Docker Internals: A Comprehensive Guide. Containerization Mechanisms + Examples, Experiments, and Implementation
A deep-dive technical guide that demystifies Docker by exploring its foundational Linux mechanisms — chroot, namespaces, cgroups, and OverlayFS — with hands-on C++, Python, Go code examples and real experiments, showing that a container is just a regular process with preconfigured system attributes.
Docker is not magic — it is the skillful application of Linux mechanisms. In this guide, we will go from general to specific, from simple to complex, examining every fundamental technology that makes containers possible. Be prepared that some sections may require re-reading for full comprehension.

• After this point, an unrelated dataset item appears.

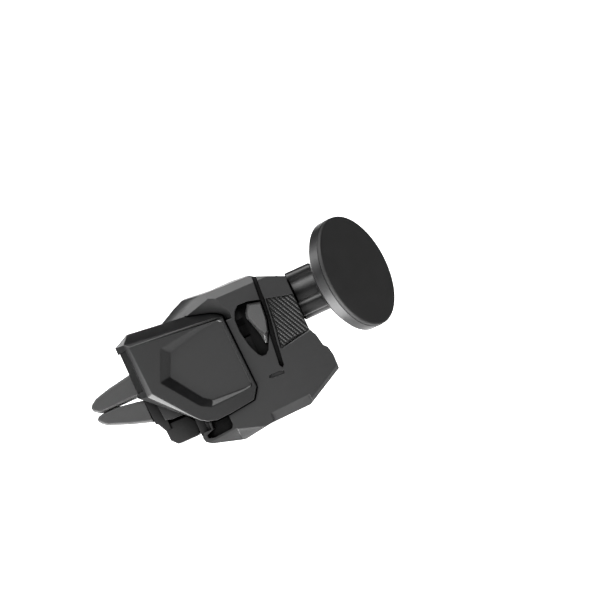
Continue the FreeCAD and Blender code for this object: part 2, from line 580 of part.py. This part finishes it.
# ------------------------------------------------------------------ magnetic head
R = HEAD_R
shell = revolve([(2.06, 8.0), (6.6, 8.0), (9.0, 8.7), (15.2, 10.2), (R, 11.8), (R, 14.7), (R - 1.5, 14.7), (R - 1.5, 12.2),
                 (13.6, 11.2), (9.0, 9.9), (6.4, 9.7), (2.06, 9.7)], FreeCAD.Placement())
HS = [(11.4 * math.cos(math.radians(a)), 11.4 * math.sin(math.radians(a))) for a in (30, 150, 270)]
for x, y in HS:
    shell = shell.fuse(Part.makeCylinder(1.9, 1.2, V(x, y, 10.3)))
    shell = shell.cut(Part.makeCylinder(0.8, 1.6, V(x, y, 10.1)))
shell.Placement = HEAD
put("head_back_shell", shell)
plate = Part.makeCylinder(13.7, 1.0, V(0, 0, 11.5))
for x, y in HS:
    plate = plate.cut(Part.makeCylinder(1.1, 3, V(x, y, 11)))
MAG = [(7.4 * math.cos(math.radians(a)), 7.4 * math.sin(math.radians(a))) for a in (90, 210, 330)]
plate.Placement = HEAD
put("steel_plate", plate)
carrier = Part.makeCylinder(R - 1.6, 2.2, V(0, 0, 12.5))
for x, y in MAG:
    carrier = carrier.cut(Part.makeCylinder(3.55, 4, V(x, y, 12)))
for x, y in HS:
    carrier = carrier.cut(Part.makeCylinder(1.1, 4, V(x, y, 12)))
    carrier = carrier.cut(Part.makeCylinder(1.9, 2, V(x, y, 13.6)))
carrier.Placement = HEAD
put("magnet_carrier", carrier)
mags = []
for x, y in MAG:
    m = Part.makeCylinder(3.5, 2.2, V(x, y, 12.5))
    m.Placement = HEAD
    mags.append(m)
put("magnets", Part.makeCompound(mags), 3)
hsc = []
for x, y in HS:
    m = Part.makeCylinder(0.8, 3.2, V(x, y, 10.4)).fuse(Part.makeCylinder(1.7, 0.9, V(x, y, 13.6)))
    m = m.cut(Part.makeBox(2.0, 0.45, 0.6, V(x - 1.0, y - 0.22, 14.1))).cut(Part.makeBox(0.45, 2.0, 0.6, V(x - 0.22, y - 1.0, 14.1)))
    m = clean(m)
    m.Placement = HEAD
    hsc.append(m)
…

Foundations: Linux and System Calls
The Linux kernel simply takes the assembly codes of programs and executes them in sequence on the processor. But programs need access to system resources — files, network, memory. To prevent processes from destabilizing the system, the kernel provides an API: system calls. These are the controlled gateway through which a process can request resources from the operating system.
A program is code stored on disk. A process is a running instance of that program, with its own memory space and system resources. The kernel manages all of this. And Docker? Docker is just a process — with some preconfigured system attributes.
Chroot
The chroot system call makes a process believe that its root directory is not / but some other directory. This is the simplest form of filesystem isolation.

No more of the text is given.